Amos and his colleagues studied years of data from 566 GPS stations located along a swath of California, including the Central Valley. GPS stands for global positioning system. GPS relies on satellite signals to calculate the position of sensors, including their altitude. The stations record even tiny up-and-down movements of the ground.

In California, the GPS data showed that mountains near the San Andreas Fault rise between 1 and 3 millimeters (0.04 and 0.1 inch) every year. That’s about half the width of a paperclip. That measurement matched the researcher’s calculations for how much the Earth would shrug without the mass of the water in the region’s aquifers.

That match suggested groundwater removal might explain why the mountains rise, Amos told Science News. Still, he noted, “I was surprised.”

The upward movement doesn’t sound like much. Yet it could be just enough to unsettle the San Andreas Fault. As the ground expands upward, it pulls away from the fault. That unclamps the plates, making it easier for them to slide. That could explain the boost in little earthquakes seen in one location along the San Andreas during dry months.

Power Words

aquifer  A layer of rock, sand or gravel that can contain or transmit groundwater.

earthquake    A sudden and sometimes violent shaking of the ground, sometimes causing great destruction, as a result of movements within Earth’s crust or of volcanic action.

fault    In geology, a fracture along which there is movement of part of Earth’s lithosphere. 

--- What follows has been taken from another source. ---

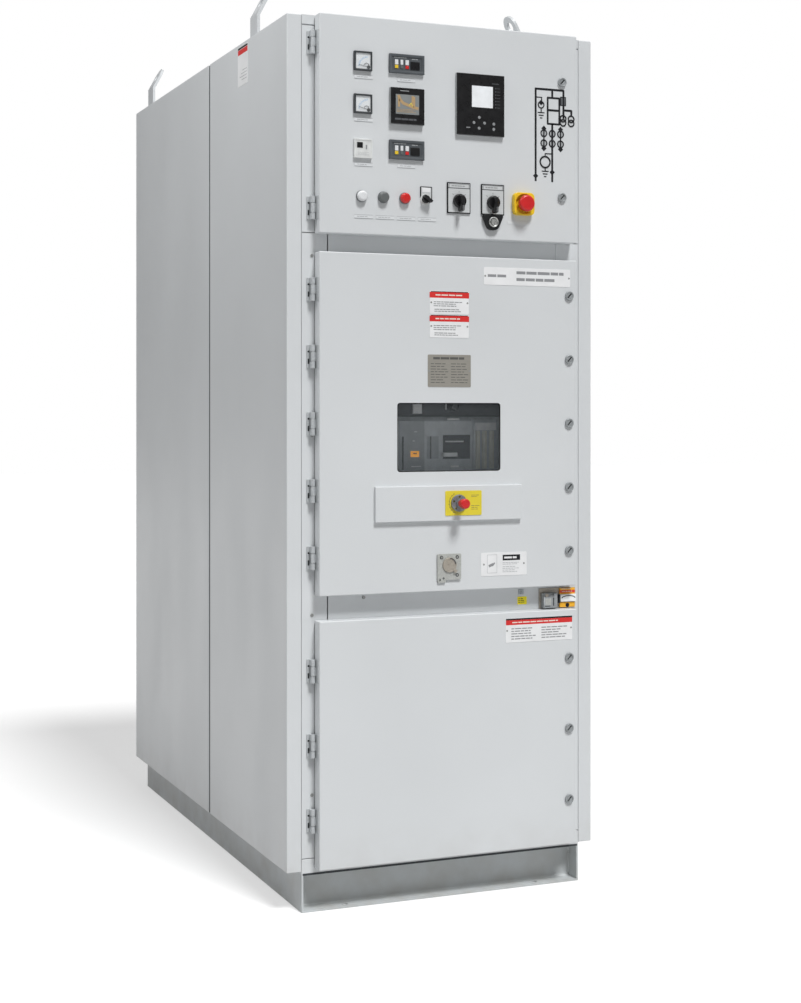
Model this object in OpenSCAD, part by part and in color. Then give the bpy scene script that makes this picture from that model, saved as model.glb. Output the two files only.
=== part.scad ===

geology  The study of Earth’s physical structure and substance, its history and the processes that act on it. People who work in this field are known as geologists. Planetary geology is the science of studying the same things about other planets.

geophysics  The study of matter and energy on Earth and how they interact.

global positioning system  Best known by its acronym GPS, this system uses a device to calculate the position of individuals or things (in terms of latitude, longitude and elevation — or altitude) from any place on the ground or in the air. The device does this by comparing how long it takes signals from different satellites to reach it.

groundwater  Water that is held underground in the soil or in pores and crevices in rock.

mass  A number that shows how much an object resists speeding up and slowing down — basically a measure of how much matter that object is made from.

plate tectonics  The study of massive moving pieces that make up Earth’s outer layer, which is called the lithosphere, and the processes that cause those rock masses to rise from inside Earth, travel along its surface, and sink back down.

tectonic plates  The gigantic slabs — some spanning thousands of kilometers (or miles) across — that make up Earth’s outer layer.